-- Set task --
Set down the material exactly as given, please, from its first line through the line that includes "rim_border = 0.85".

____

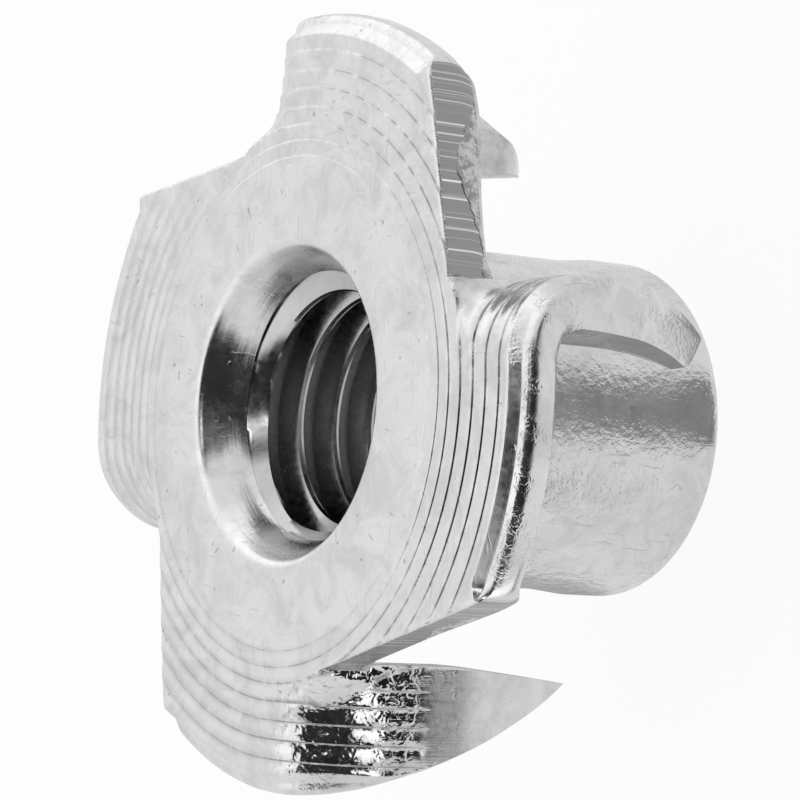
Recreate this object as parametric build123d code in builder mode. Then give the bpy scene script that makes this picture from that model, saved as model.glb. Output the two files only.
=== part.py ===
"""Four-prong tee nut for timber, pressed from one piece of steel: a threaded barrel that opens
into a round flange, whose rim is slit in four places and bent back into four prongs.

Millimetres. +Z runs along the thread axis, from the barrel's open end at the origin to the
flange's front face on top. Seen from the front, +X is to the right and +Y is up.
"""
from build123d import *
import os
from math import cos, radians, sin, tan

# Overall sizes
overall_length = 12.0
flange_diameter = 22.0
flange_thickness = 1.55
rim_front_bevel = 0.36
rim_back_bevel = 0.4

# Barrel
barrel_diameter = 9.8
barrel_mouth_diameter = 10.04
barrel_flare_length = 2.6
barrel_edge_round = 0.4
barrel_root_bevel = 0.5

# Thread M8 x 1.25: the solid has the core bore, cut wide at the front
thread_major_diameter = 8.0
thread_core_diameter = 6.65
thread_flank_angle = 30.0
thread_end_chamfer = 0.25
countersink_diameter = 9.66
countersink_depth = 1.28
countersink_lip_round = 0.45

# Concentric ridges pressed into the front face of the rim, between a smooth land round the
# mouth and a plain border along the edge
land_radius = 6.6
first_groove_radius = 6.92
groove_pitch = 0.51
groove_width = 0.3
groove_depth = 0.09
rim_border = 0.85

# Prongs: each is a strip of the rim, bent back a quarter turn along a radius
bend_outer_radius = 2.7
bend_angle = 90.0
ridges_past_bend = 0.9
prong_straight_edge = 5.6
prong_tip_step = 0.45
prong_tip_width = 0.2
prong_back_inset = 1.07
prong_back_depth = 4.3
prong_curl_start = 4.7
prong_curl = 1.05
prong_chisel_height = 1.05
prong_inner_curl = 0.45
seam_overlap = 0.1

# Where a lobe was sheared along its cut edge, the metal broke away slanting on the back
break_height = 0.7
break_width = 0.35

# The four lobes were slit and bent a little unevenly, so each has a row of its own: the
# direction of the radius where its bend starts, counted from the top of the front face
# anticlockwise, how far its cut edge lies from the axis, how far that edge leans over, and how
# far its prong's point lies behind the front face.
BEND_TURN, CUT_DISTANCE, CUT_LEAN, PRONG_LENGTH = range(4)
lobes = (
    (1.6, 8.13, 12.9, 9.15),
    (97.0, 7.49, 1.2, 9.0),
    (180.0, 6.79, 7.2, 9.25),
    (275.4, 7.81, 12.2, 8.55),
)

flange_radius = flange_diameter / 2
barrel_radius = barrel_diameter / 2
core_radius = thread_core_diameter / 2
major_radius = thread_major_diameter / 2
flange_back = overall_length - flange_thickness
thread_start = overall_length - countersink_depth
core_start = thread_start - (major_radius - core_radius) * tan(radians(thread_flank_angle))
last_groove_limit = flange_radius - rim_border - groove_width / 2
groove_count = 1 + int((last_groove_limit - first_groove_radius) / groove_pitch)


def body_section():
    """Half section of the barrel and the smooth middle of the flange, right of the axis."""
    mouth_radius = barrel_mouth_diameter / 2
    lip = (countersink_diameter / 2, overall_length)
    mouth_edge = (mouth_radius, 0)
    with BuildSketch() as section:
        with BuildLine():
            Polyline(
                (core_radius + thread_end_chamfer, 0),
                (core_radius, thread_end_chamfer),
                (core_radius, core_start),
                (major_radius, thread_start),
                lip,
                (land_radius, overall_length),
                (land_radius, flange_back),
                (barrel_radius + barrel_root_bevel, flange_back),
                (barrel_radius, flange_back - barrel_root_bevel),
                (barrel_radius, barrel_flare_length),
                mouth_edge,
                close=True,
            )
        make_face()
        fillet(section.vertices().sort_by_distance((*lip, 0))[0], countersink_lip_round)
        fillet(section.vertices().sort_by_distance((*mouth_edge, 0))[0], barrel_edge_round)
    return section.sketch


def rim_section(inner):
    """Half section of the ridged rim, from the inner radius outwards."""
    face = [(inner, overall_length)]
    for i in range(groove_count):
        middle = first_groove_radius + i * groove_pitch
        if middle - groove_width / 2 <= inner:
            continue
        face.append((middle - groove_width / 2, overall_length))
        face.append((middle, overall_length - groove_depth))
        face.append((middle + groove_width / 2, overall_length))
    with BuildSketch() as section:
        with BuildLine():
            Polyline(
                *face,
                (flange_radius - rim_front_bevel, overall_length),
                (flange_radius, overall_length - rim_front_bevel),
                (flange_radius, flange_back + rim_back_bevel),
                (flange_radius - rim_back_bevel, flange_back),
                (inner, flange_back),
                close=True,
            )
        make_face()
    return section.sketch


def notch(lobe, follower):
    """The gap past a lobe's cut edge, up to the radius where the next lobe clockwise bends.

    It is drawn with the lobe's own bend pointing up, so its cut edge is on the right.
    """
    lean = radians(lobe[CUT_LEAN])
    bend = radians(90 + follower[BEND_TURN] - lobe[BEND_TURN])
    root = lobe[CUT_DISTANCE] / cos(bend - lean)
    far = 2 * flange_diameter
    with BuildPart() as gap:
        with BuildSketch(Plane.XY.offset(flange_back - flange_thickness)):
            with BuildLine():
                Polyline(
                    (root * cos(bend), root * sin(bend)),
                    (far * cos(bend), far * sin(bend)),
                    (far, far),
                    (root * cos(bend) - far * sin(lean), root * sin(bend) + far * cos(lean)),
                    close=True,
                )
            make_face()
        extrude(amount=3 * flange_thickness)
    return gap.part


def is_cut_edge(edge):
    """Whether a straight edge passes outside the barrel, as the sheared ones do and the radii
    where the bends start don't."""
    distance = abs((edge @ 0.5).cross(edge % 0.5).Z)
    return edge.geom_type == GeomType.LINE and distance > barrel_radius


def torn_edge(lobe, neighbour, behind):
    """How far the neighbour's cut edge, which the prong was torn from, lies from the axis along
    the lobe's bend, at the given distance past the line where the bend starts."""
    slant = radians(neighbour[CUT_LEAN] + neighbour[BEND_TURN] - lobe[BEND_TURN])
    return (neighbour[CUT_DISTANCE] + behind * cos(slant)) / sin(slant)


def prong(lobe, neighbour):
    """The bent end of a lobe: a quarter bend of the ridged rim, then a flat pointed blade that
    curls inwards a little at its chisel tip.

    It is drawn with its bend pointing up and running to the left. Behind the flange, its inner
    edge keeps to the neighbour's cut edge, so that the back face stays clear.
    """
    root = torn_edge(lobe, neighbour, bend_outer_radius) - seam_overlap
    outside = -bend_outer_radius
    inside = outside + flange_thickness
    bend_end = overall_length - bend_outer_radius
    blade_start = bend_end - ridges_past_bend
    curl_start = overall_length - prong_curl_start
    tip = overall_length - lobe[PRONG_LENGTH]
    tip_reach = root + prong_tip_step
    above = overall_length + flange_thickness
    with BuildPart() as blade:
        with BuildSketch(Plane.YZ):
            add(rim_section(root))
        revolve(axis=Axis((0, 0, bend_end), (0, -1, 0)), revolution_arc=bend_angle)
        extrude(blade.faces().sort_by(Axis.Z)[0], amount=ridges_past_bend)
        with BuildSketch(Plane.XZ):
            with BuildLine():
                outer_face = Line((outside, blade_start), (outside, curl_start))
                outer_curl = TangentArc(
                    outer_face @ 1, (outside + prong_curl, tip), tangent=outer_face % 1
                )
                inner_face = Line((inside, blade_start), (inside, curl_start))
                inner_curl = TangentArc(
                    inner_face @ 1,
                    (inside + prong_inner_curl, tip + prong_chisel_height),
                    tangent=inner_face % 1,
                )
                Line(outer_curl @ 1, inner_curl @ 1)
                Line(outer_face @ 0, inner_face @ 0)
            make_face()
        extrude(amount=-flange_radius)
        with BuildSketch(Plane.YZ):
            with BuildLine():
                straight_edges = Polyline(
                    (flange_radius, overall_length),
                    (flange_radius, above),
                    (root, above),
                    (root, overall_length - prong_straight_edge),
                    (tip_reach, tip),
                    (tip_reach + prong_tip_width, tip),
                )
                ThreePointArc(
                    straight_edges @ 1,
                    (flange_radius - prong_back_inset, overall_length - prong_back_depth),
                    straight_edges @ 0,
                )
            make_face()
        extrude(amount=flange_radius, both=True, mode=Mode.INTERSECT)
        with BuildSketch(Plane.XY.offset(flange_back)):
            with BuildLine():
                Polyline(
                    (0, torn_edge(lobe, neighbour, 0)),
                    (2 * outside, torn_edge(lobe, neighbour, 2 * bend_outer_radius)),
                    (2 * outside, barrel_radius),
                    (0, barrel_radius),
                    close=True,
                )
            make_face()
        extrude(amount=-overall_length, mode=Mode.SUBTRACT)
    return blade.part


with BuildPart() as tee_nut:
    with BuildSketch(Plane.XZ):
        add(body_section())
    revolve(axis=Axis.Z)
    with BuildSketch(Plane.XZ):
        add(rim_section(land_radius))
    revolve(axis=Axis.Z)
    for i, lobe in enumerate(lobes):
        gap = notch(lobe, lobes[i - 1])
        add(gap, rotation=(0, 0, lobe[BEND_TURN]), mode=Mode.SUBTRACT)
    back_face = tee_nut.faces().filter_by(Plane.XY).group_by(Axis.Z)[1].sort_by(SortBy.AREA)[-1]
    cut_edges = back_face.edges().filter_by(is_cut_edge)
    chamfer(cut_edges, length=break_width, length2=break_height, reference=back_face)
    for i, lobe in enumerate(lobes):
        blade = prong(lobe, lobes[(i + 1) % len(lobes)])
        add(blade, rotation=(0, 0, lobe[BEND_TURN]))

tee_nut.part.label = "tee_nut"
os.makedirs("parts", exist_ok=True)
export_step(tee_nut.part, "parts/tee_nut.step")
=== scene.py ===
"""Looks of a four-prong tee nut: a dense mesh of its ridged rim, bent prongs and thread, in
zinc-plated steel, on a pale studio floor.

The frame's +Z runs along the thread axis, from the barrel's open end up to the flange's front
face. Seen from the front, +X is to the right and +Y is up. The nut's mesh is worked out in
millimetres and turned into metres when it is made.
"""
import math
from collections import namedtuple

import bmesh
import bpy
import numpy as np
from bpy.props import FloatProperty, FloatVectorProperty, IntProperty, PointerProperty
from mathutils import Matrix, Vector


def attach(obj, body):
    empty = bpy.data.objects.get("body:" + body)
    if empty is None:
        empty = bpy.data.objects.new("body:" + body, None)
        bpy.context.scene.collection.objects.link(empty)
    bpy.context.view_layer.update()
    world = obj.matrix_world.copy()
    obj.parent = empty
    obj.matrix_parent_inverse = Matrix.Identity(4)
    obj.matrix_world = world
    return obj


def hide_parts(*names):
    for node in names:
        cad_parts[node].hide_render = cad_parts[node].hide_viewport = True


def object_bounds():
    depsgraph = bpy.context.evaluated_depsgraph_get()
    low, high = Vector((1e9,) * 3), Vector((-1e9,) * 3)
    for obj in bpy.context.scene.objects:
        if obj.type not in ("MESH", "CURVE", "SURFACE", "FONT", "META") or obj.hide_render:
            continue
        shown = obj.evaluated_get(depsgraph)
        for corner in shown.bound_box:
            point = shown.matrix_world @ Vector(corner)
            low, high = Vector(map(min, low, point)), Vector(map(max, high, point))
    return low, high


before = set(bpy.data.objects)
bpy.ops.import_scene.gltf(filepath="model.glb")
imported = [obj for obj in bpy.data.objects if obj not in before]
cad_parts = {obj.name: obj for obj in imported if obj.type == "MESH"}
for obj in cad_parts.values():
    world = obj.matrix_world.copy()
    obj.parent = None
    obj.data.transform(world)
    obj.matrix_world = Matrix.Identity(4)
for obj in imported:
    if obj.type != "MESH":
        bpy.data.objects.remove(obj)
cad_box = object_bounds()

bl_info = {
    "name": "Tee nut",
    "version": (1, 0, 0),
    "blender": (4, 5, 0),
    "location": "View3D > Sidebar > Tee Nut",
    "description": "Builds a four-prong tee nut with its plated finish and a studio floor",
    "category": "Object",
}

MM = 0.001
NODE = "tee_nut"

# Each lobe of the flange, in degrees and millimetres: the direction where its bend starts, counted
# from the top of the front face anticlockwise, how far its cut edge lies from the axis and how far
# that edge leans, how far its prong's point lies behind the front face, its rim's radius, the
# rounding of its corner, how far out the prong's point lies from the blade's inner edge, the power
# with which the prong's back drops to the point, and how much the bending cracked the plating
Lobe = namedtuple(
    "Lobe", "turn cut_distance cut_lean prong_length rim_radius corner_round tip_step drop_power "
    "cracked")
LOBES = (
    Lobe(1.6, 8.13, 12.9, 9.25, 11.08, 0.35, 0.5, 3.0, 0.1),
    Lobe(97.0, 7.49, 1.2, 9.0, 11.08, 0.5, 0.45, 2.0, 0.05),
    Lobe(180.0, 6.79, 7.2, 9.3, 11.0, 1.0, 0.45, 2.0, 1.0),
    Lobe(275.4, 7.81, 12.2, 8.6, 11.0, 0.3, 0.45, 2.0, 0.3),
)

# Radii where the ridged face steps down, and how high each step is, as a share of the full height
RIDGE_STEPS = (6.99, 7.44, 7.89, 8.38, 8.91, 9.44, 10.0)
RIDGE_SHARES = (0.4, 0.65, 0.85, 1.0, 1.0, 1.0, 0.9)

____

-- Solution to this task --
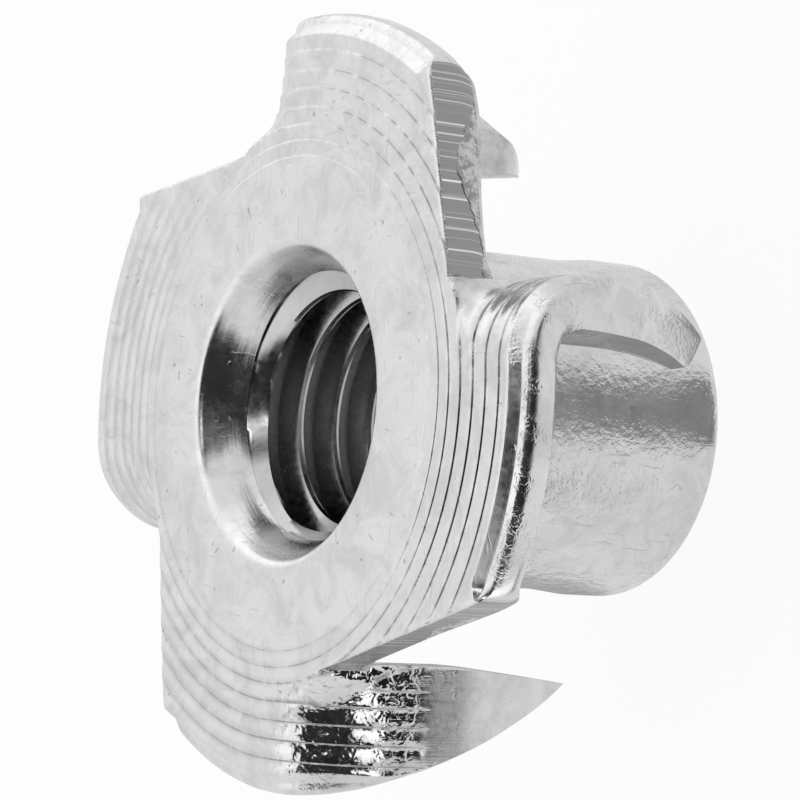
Recreate this object as parametric build123d code in builder mode. Then give the bpy scene script that makes this picture from that model, saved as model.glb. Output the two files only.
=== part.py ===
"""Four-prong tee nut for timber, pressed from one piece of steel: a threaded barrel that opens
into a round flange, whose rim is slit in four places and bent back into four prongs.

Millimetres. +Z runs along the thread axis, from the barrel's open end at the origin to the
flange's front face on top. Seen from the front, +X is to the right and +Y is up.
"""
from build123d import *
import os
from math import cos, radians, sin, tan

# Overall sizes
overall_length = 12.0
flange_diameter = 22.0
flange_thickness = 1.55
rim_front_bevel = 0.36
rim_back_bevel = 0.4

# Barrel
barrel_diameter = 9.8
barrel_mouth_diameter = 10.04
barrel_flare_length = 2.6
barrel_edge_round = 0.4
barrel_root_bevel = 0.5

# Thread M8 x 1.25: the solid has the core bore, cut wide at the front
thread_major_diameter = 8.0
thread_core_diameter = 6.65
thread_flank_angle = 30.0
thread_end_chamfer = 0.25
countersink_diameter = 9.66
countersink_depth = 1.28
countersink_lip_round = 0.45

# Concentric ridges pressed into the front face of the rim, between a smooth land round the
# mouth and a plain border along the edge
land_radius = 6.6
first_groove_radius = 6.92
groove_pitch = 0.51
groove_width = 0.3
groove_depth = 0.09
rim_border = 0.85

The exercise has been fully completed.